For years we’ve been behind the curve on user experience when it comes to 3-d modeling. I think we’re starting to fix some of those problems in a major way, which should help make the power of X-Plane 10’s rendering engine quite a bit more accessible.
*As a side note, I have no idea what the current 2.49 script status is. We view the 2.7 scripts as the long term way forward, due to Blender 2.49’s not being maintained, so our effort on a truly user-friendly tool is going into 2.7. But we also maintain updates to 2.49 to support our internal team. X-Plane 10.50 will feature a few new OBJ commands, so I will try to post our branch of the 2.49 scripts (which do have this new support) for anyone whose aircraft is in 2.49.
In the long term the 2.7 scripts will feature a migration tool, but I expect we will have a useful 2.7 release (for 2.7 authors) without migration first, and then migration will come later.
Update: the comments form is fixed – sorry about that!
I’ve been working a bit on scenery tools this week. Here’s a road map of some of what’s coming up.
WED and the X-Plane Scenery Gateway
We are working on a release of the latest scenery gateway airports for X-Plane 10.45. Like all releases, we’ve found problems with airports that WED does not detect.

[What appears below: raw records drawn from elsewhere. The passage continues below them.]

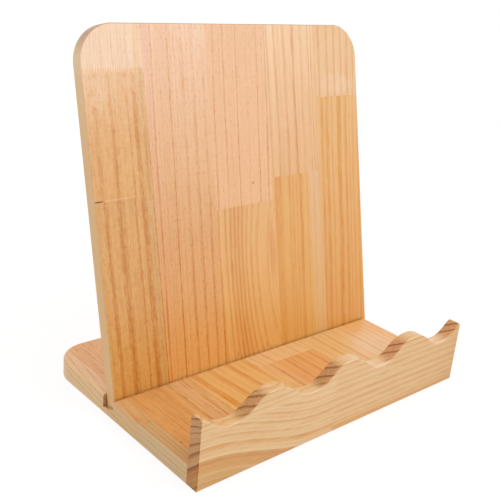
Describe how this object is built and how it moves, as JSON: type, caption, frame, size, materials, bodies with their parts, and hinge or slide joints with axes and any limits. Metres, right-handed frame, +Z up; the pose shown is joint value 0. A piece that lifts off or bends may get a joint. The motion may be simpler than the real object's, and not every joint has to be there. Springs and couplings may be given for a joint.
{
  "type": "cookbook stand",
  "caption": "Free-standing wooden cookbook stand: a grooved base board, a wave-cut front lip and a leaning back panel that lifts out of its groove.",
  "frame": {"origin": "middle of the base board's underside, on the table", "axes": "+X to the reader's right, +Y from the lip to the back, +Z up"},
  "size_m": [0.304, 0.2127, 0.3007],
  "materials": {
    "pine_panel": "clear satin lacquer",
    "pine_base": "clear satin lacquer",
    "pine_lip": "clear satin lacquer",
    "beech_dowel": "plain turned"
  },
  "bodies": {
    "base": {"base_stave_1_front": "pine_base", "base_stave_1_rear": "pine_base", "base_stave_2": "pine_base", "base_stave_3": "pine_base", "base_stave_4_front": "pine_base", "base_stave_4_rear": "pine_base", "base_stave_5": "pine_base", "base_stave_6": "pine_base", "lip_left": "pine_lip", "lip_right": "pine_lip", "lip_dowels": "beech_dowel"},
    "back_panel": {"panel_stave_1_bottom": "pine_panel", "panel_stave_1_middle": "pine_panel", "panel_stave_1_top": "pine_panel", "panel_stave_2": "pine_panel", "panel_stave_3_bottom": "pine_panel", "panel_stave_3_top": "pine_panel", "panel_stave_4_bottom": "pine_panel", "panel_stave_4_top": "pine_panel", "panel_stave_5_bottom": "pine_panel", "panel_stave_5_top": "pine_panel"}
  },
  "joints": [
    {"name": "panel_lift", "type": "slide", "parent": "base", "child": "back_panel", "axis": [0, 0.225, 0.9744], "range_m": [0, 0.06]}
  ]
}
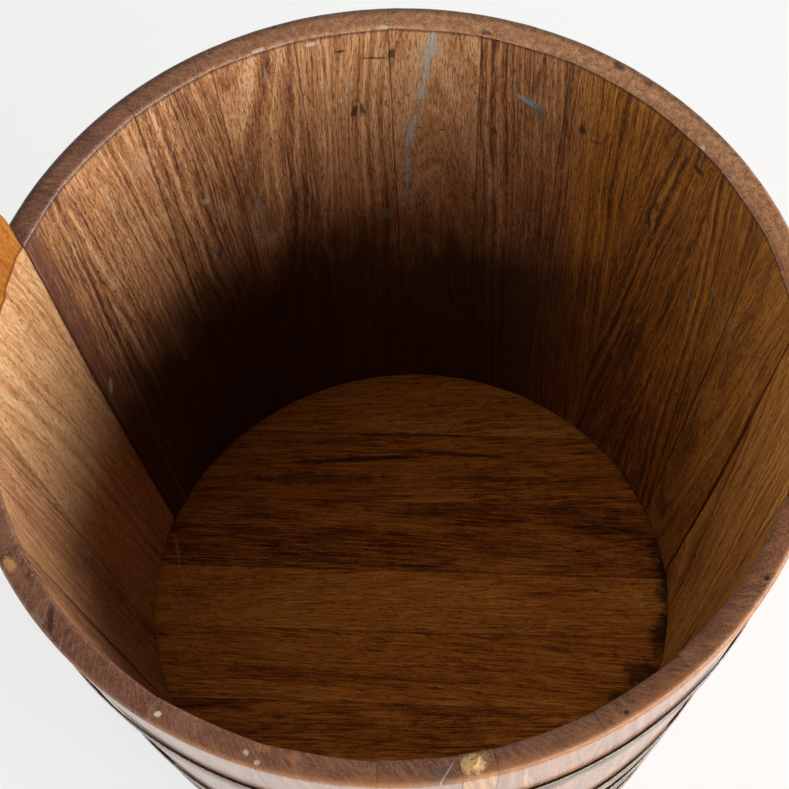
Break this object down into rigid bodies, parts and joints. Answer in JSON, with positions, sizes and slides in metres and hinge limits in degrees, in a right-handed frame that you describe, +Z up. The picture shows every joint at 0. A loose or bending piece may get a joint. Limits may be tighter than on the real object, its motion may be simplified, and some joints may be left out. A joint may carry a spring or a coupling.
{
  "type": "wooden planter tub",
  "caption": "Round tapered tub of upright wooden staves in flat metal hoops, with a board floor and two tall staves as carrying ears.",
  "frame": {"origin": "middle of the foot, on the plane that the staves' lower ends stand on", "axes": "+Z up along the tub's axis, +X towards the right ear, +Y towards the back of the tub"},
  "size_m": [0.629, 0.5979, 0.525],
  "materials": {
    "stave_wood": "lacquered teak, worn inside",
    "ear_wood": "lacquered teak",
    "closing_wood": "lacquered teak sapwood",
    "floor_wood": "oiled teak",
    "dowel_wood": "plain wood",
    "hoop_steel": "flat steel strip, dark at its edges",
    "rivet_steel": "steel rivet"
  },
  "bodies": {
    "root": {"left_ear_stave": "ear_wood", "back_stave_01": "stave_wood", "back_stave_02": "stave_wood", "back_stave_03": "stave_wood", "back_stave_04": "stave_wood", "back_stave_05": "stave_wood", "back_stave_06": "stave_wood", "back_stave_07": "stave_wood", "back_stave_08": "stave_wood", "back_stave_09": "stave_wood", "back_stave_10": "stave_wood", "back_stave_11": "stave_wood", "right_ear_stave": "ear_wood", "front_stave_01": "stave_wood", "front_stave_02": "stave_wood", "front_stave_03": "stave_wood", "front_stave_04": "stave_wood", "closing_stave": "closing_wood", "front_stave_06": "stave_wood", "front_stave_07": "stave_wood", "front_stave_08": "stave_wood", "front_stave_09": "stave_wood", "front_stave_10": "stave_wood", "front_stave_11": "stave_wood", "front_stave_12": "stave_wood", "floor_board_1": "floor_wood", "floor_board_2": "floor_wood", "floor_board_3": "floor_wood", "floor_board_4": "floor_wood", "floor_board_5": "floor_wood", "floor_board_6": "floor_wood", "floor_board_7": "floor_wood", "floor_dowel_01": "dowel_wood", "floor_dowel_02": "dowel_wood", "floor_dowel_03": "dowel_wood", "floor_dowel_04": "dowel_wood", "floor_dowel_05": "dowel_wood", "floor_dowel_06": "dowel_wood", "floor_dowel_07": "dowel_wood", "floor_dowel_08": "dowel_wood", "floor_dowel_09": "dowel_wood", "floor_dowel_10": "dowel_wood", "floor_dowel_11": "dowel_wood", "floor_dowel_12": "dowel_wood", "top_hoop": "hoop_steel", "top_hoop_rivet_1": "rivet_steel", "top_hoop_rivet_2": "rivet_steel", "upper_hoop": "hoop_steel", "upper_hoop_rivet_1": "rivet_steel", "upper_hoop_rivet_2": "rivet_steel", "lower_hoop": "hoop_steel", "lower_hoop_rivet_1": "rivet_steel", "lower_hoop_rivet_2": "rivet_steel", "foot_hoop": "hoop_steel", "foot_hoop_rivet_1": "rivet_steel", "foot_hoop_rivet_2": "rivet_steel"}
  },
  "joints": []
}
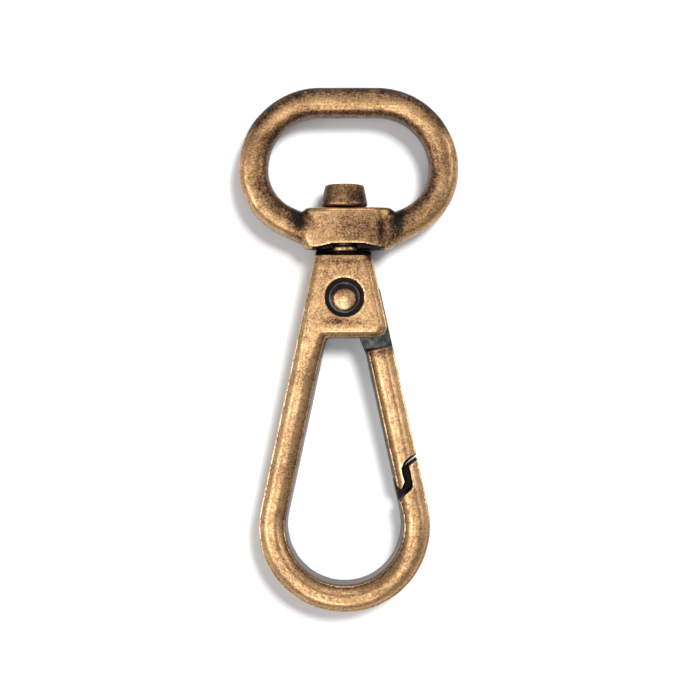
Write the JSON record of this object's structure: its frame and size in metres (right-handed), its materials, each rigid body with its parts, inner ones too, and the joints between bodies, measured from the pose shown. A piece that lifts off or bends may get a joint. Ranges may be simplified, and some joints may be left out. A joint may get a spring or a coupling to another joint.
{
  "type": "swivel snap hook",
  "caption": "Small swivel snap hook in antique brass finish: oval strap loop on a swivel stud, pear-shaped hook and a sprung gate that opens inwards.",
  "frame": {"origin": "on the surface the hook lies on, at the middle of its outline", "axes": "+X across the hook towards the gate, +Y along it towards the strap loop, +Z out of its front face"},
  "size_m": [0.0264, 0.0628, 0.0057],
  "materials": {
    "antique_brass": "antique plated and relieved zinc casting",
    "rivet_brass": "antique plated, polished dome",
    "stud_brass": "antique plated, darker patina",
    "spring_steel": "drawn wire"
  },
  "bodies": {
    "hook": {"hook_body": "antique_brass", "swivel_stud": "stud_brass", "gate_rivet": "rivet_brass", "gate_spring": "spring_steel"},
    "gate": {"gate": "antique_brass"},
    "loop": {"swivel_loop": "antique_brass"}
  },
  "joints": [
    {"name": "gate_pivot", "type": "hinge", "parent": "hook", "child": "gate", "pos_m": [0, 0.00627, 0.0028], "axis": [0, 0, -1], "range_deg": [0, 27], "stiffness_Nm_per_rad": 0.02, "springref_deg": -34.38, "deforming": ["gate_spring"]},
    {"name": "loop_swivel", "type": "hinge", "parent": "hook", "child": "loop", "pos_m": [0, 0.0148, 0.0028], "axis": [0, 1, 0], "continuous": true}
  ]
}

So I will try to release a new version of WED with stricter validation soon.
Airport Parking Spots
Austin is working on new code to place static aircraft at unused ramp parking spots. I’l describe this in more detail in another post, but here are some key points:
- As an airport author, you simply place ramp starts, not static aircraft.
- X-Plane will feature some new static aircraft in the update.
- Third parties can further add to the static aircraft and have them be used via the library system.
- There will be a revision to the apt.dat format that stores more data per ramp spot and a WED update to support this new data.
- Since there may be scenery now with static aircraft on top of ramp starts*, we will auto-remove static aircraft from ramp starts in the gateway export as a temporary measure until authors can resolve the situation and post the fixes to the gateway.
- We are not removing the old static aircraft from the library, but we will be hiding them from WED’s library so that authors use ramp starts instead of placing them by hand.
Static aircraft in parking spots will ship next year, not this year, but is planned as a v10 update.
Scenery Tools on OS X
I made significant progress this week porting WED for OS X to 64-bit and modern Mac APIs. This effort basically meant rewriting the OS-level UI code in WED to be new AppKit based calls instead of the old Carbon API.
What this means is that developers will be able to build all of the scenery tools on a modern Mac running Yosemite or El Capitan with X-Code 7. Since Chris has already updated the projects to compiled WED in MSVC, a developer can build all of the common scenery tools from the most widely used open source IDEs.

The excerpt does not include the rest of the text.